The gift includes an early vitrine, The Acquired Inability to Escape 1991, the sculpture Life Without You 1991, one of the first in Hirst’s series of fly paintings Who is Afraid of the Dark?2002, and the exhibition copy of Mother and Child Divided, 2007 which is on display in Turner Prize: A Retrospective at Tate Britain until 6 January. This is the first phase of a major gift of works from Damien Hirst’s personal collection that he has committed to Tate.
Damien Hirst said:
It means a lot to me to have works in the Tate. I would have never thought it possible when I was a student. I’ve been in negotiations with the Tate for a few years to make sure they get the right pieces to represent me properly. I think giving works from my collection is a small thing if it means millions of people get to see the work displayed in a great space.
Nicholas Serota, Director, Tate said:
This substantial gift from Damien Hirst will transform the representation of his work in Tate’s Collection. I am extremely grateful to Damien for his overwhelming generosity in making such a significant gift to Tate and for working closely with us to ensure we have an important range of his work. With such a limited budget for acquisitions, and when art market prices are high, Tate is indebted to international contemporary artists such as Damien Hirst for working with us on building the Collection.
Works gifted to Tate:
The Acquired Inability to Escape 1991 is a large vitrine that suggests the recent presence of a smoker, containing among other things, cigarettes, lighter, ashtray and stubs. For Hirst, the cigarette is a multi-layered symbol suggesting luxury, danger and death. This work was included in his first solo exhibition at the ICA, London in 1992/3.
Life Without You 1991 consists of an arrangement of sea shells laid on a desk, evenly spaced. Like other pieces by Hirst, the specimens seem to have been grouped and classified for their study and appreciation. The work is a companion work to the cabinet piece Forms Without Life 1991, in Tate’s Collection.

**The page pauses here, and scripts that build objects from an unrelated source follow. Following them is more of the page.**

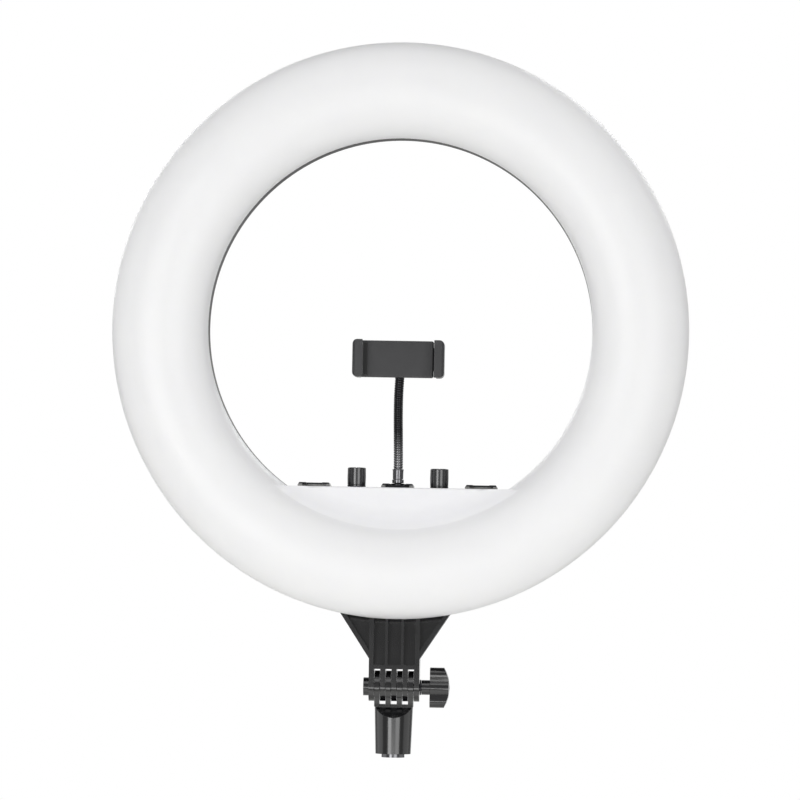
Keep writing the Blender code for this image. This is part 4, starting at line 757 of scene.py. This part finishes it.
lowerNeck = ribbedNeck("neck_ribs_lower", lowerLine)
upperNeck = ribbedNeck("neck_ribs_upper", upperLine)
for piece, nodeName in ((lowerNeck, "gooseneck_lower"), (upperNeck, "gooseneck_upper")):
    makeActive(piece)
    bpy.ops.object.shade_smooth_by_angle(angle=math.radians(50))
    piece.data.materials.clear()
    piece.data.materials.append(blackNickel)
    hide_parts(nodeName)
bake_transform(lowerNeck)
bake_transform(upperNeck)

print("stage: softened mouldings")
mouldings = {
    # node: body, material, slot, rounding of its edges in metres
    "tilt_bracket": ("head", nylon, "black_abs", 0.0006),
    "stand_socket": ("stand", nylon, "black_abs", 0.0005),
    "tilt_knob": ("tilt_knob", nylon, "black_abs", 0.0007),
    "lock_knob": ("lock_knob", nylon, "black_abs", 0.0006),
    "clamp_body": ("clamp", satinAbs, "black_abs", 0.0008),
    "clamp_back": ("clamp", satinAbs, "black_abs", 0.0005),
    "sliding_jaw": ("sliding_jaw", satinAbs, "black_abs", 0.0008),
    "fixed_jaw_pad": ("clamp", rubber, "black_rubber", 0.0005),
    "sliding_jaw_pad": ("sliding_jaw", rubber, "black_rubber", 0.0004),
    "lock_ring": ("ball_ring", satinAbs, "black_abs", 0.0003),
    "switch_body": ("head", satinAbs, "black_abs", 0.0004),
    "switch_rocker": ("switch_rocker", satinAbs, "black_abs", 0.0004),
    "dc_jack": ("head", satinAbs, "black_abs", 0.0002),
    "socket_liner": ("stand", chrome, "steel", 0.0002),
}
for nodeName, (body, material, slotName, rounding) in mouldings.items():
    moulding = softCopy(nodeName, nodeName + "_moulding", rounding)
    finishPiece(moulding, material, body, [nodeName], smooth=42)

print("stage: carried-over nodes")
nodeMaterials = {
    # any node whose name holds the word gets the material
    "lock_pad": rubber, "lock_screw": zinc, "ball_stud": zinc, "clamp_spring": zinc, "_nut": zinc,
    "_pot": zinc, "_shaft": zinc, "shoe_screw": zinc, "tilt_washer": blackOxide, "tilt_stud": blackOxide,
    "housing_screw": blackOxide, "bracket_screw": blackOxide, "led_board": whiteBoard, "led_lead": redPvc,
    "driver_board": greenBoard,
}
for nodeName, node in cadNodes.items():
    for word, material in nodeMaterials.items():
        if word not in nodeName:
            continue
        node.data.materials.clear()
        node.data.materials.append(material)
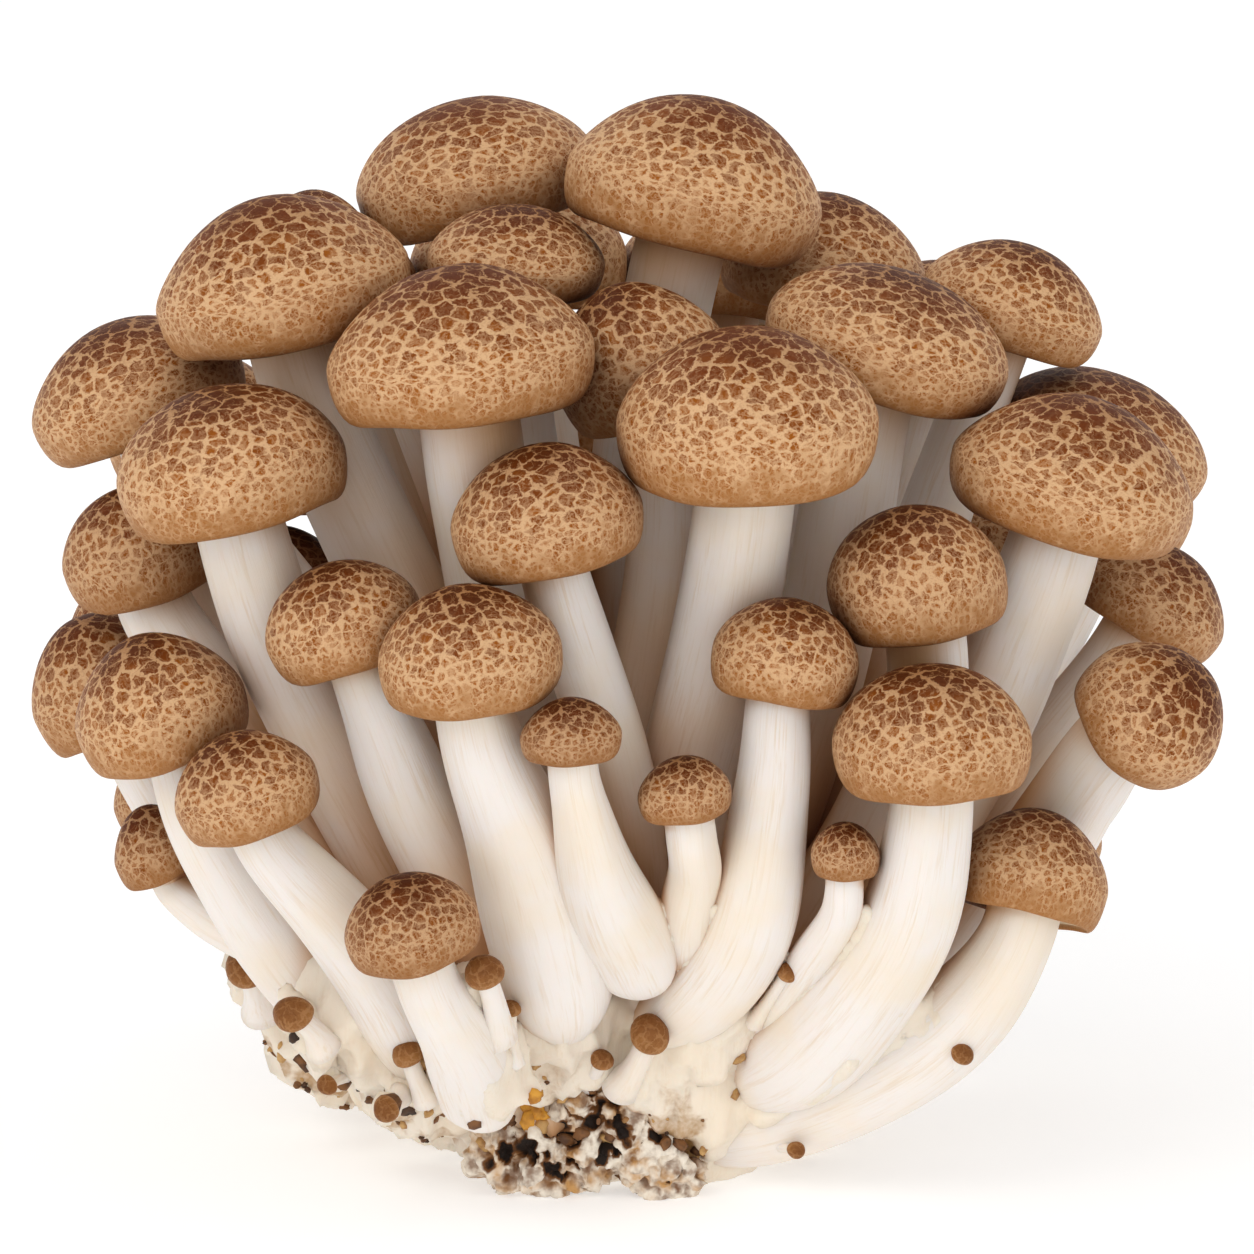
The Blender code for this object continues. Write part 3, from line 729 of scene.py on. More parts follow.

Who is Afraid of the Dark? 2002 is one of the first in Hirst’s series of fly paintings. In these, dead flies completely cover the canvases creating large monochrome paintings, evoking the austere beauty of Minimalism through the compulsive collection of dead insects.
Mother and Child Divided, exhibition copy 2007. The original version (1993) was shown as part of Hirst’s Turner Prize show in 1995 and is held in the collection of the Astrup Fearnley Museum, Oslo. The piece comprises a cow and calf, each bisected, the four halves displayed in separate tanks of formaldehyde solution.
In October 2004, Damien Hirst along with 23 other leading artists pledged significant works to Tate’s Collection as part of Tate’s Building the Tate Collection campaign. These works, and others that will follow, represent the realisation of that pledge.
Works in the Collection by the artist include the major installation Pharmacy 1992, the shell cabinet piece Forms Without Life 1991, a suite of 13 prints from The Last Supper 1999 and a print from the series London,Untitled 1992.
Damien Hirst’s practice consistently confronts the viewer with the fragility of life. He is one of the most prominent artists to have emerged from the British art scene in the 1990s. His role not only as an artist but as a curator has proved fundamental in the development of a generation of young British artists who have come to international prominence.
Damien Hirst was born in 1965 in Bristol, UK. He lives and works in London and Devon. He has participated in numerous group exhibitions including Re-Object, Kunsthaus Bregenz, Austria (2007), Into Me / Out of Me, P.S.1 Contemporary Art Center, New York (2006), the In-A-Gadda-Da-Vida, Tate Britain (2004), 50th Venice Biennale (2003) and Century City, Tate Modern (2001). Solo exhibitions include Astrup Fearnley Museet fur Moderne Kunst, Oslo (2005), Museum of Fine Arts, Boston (2005) and Archaeological Museum, Naples (2004). Damien Hirst won the Turner Prize in 1995.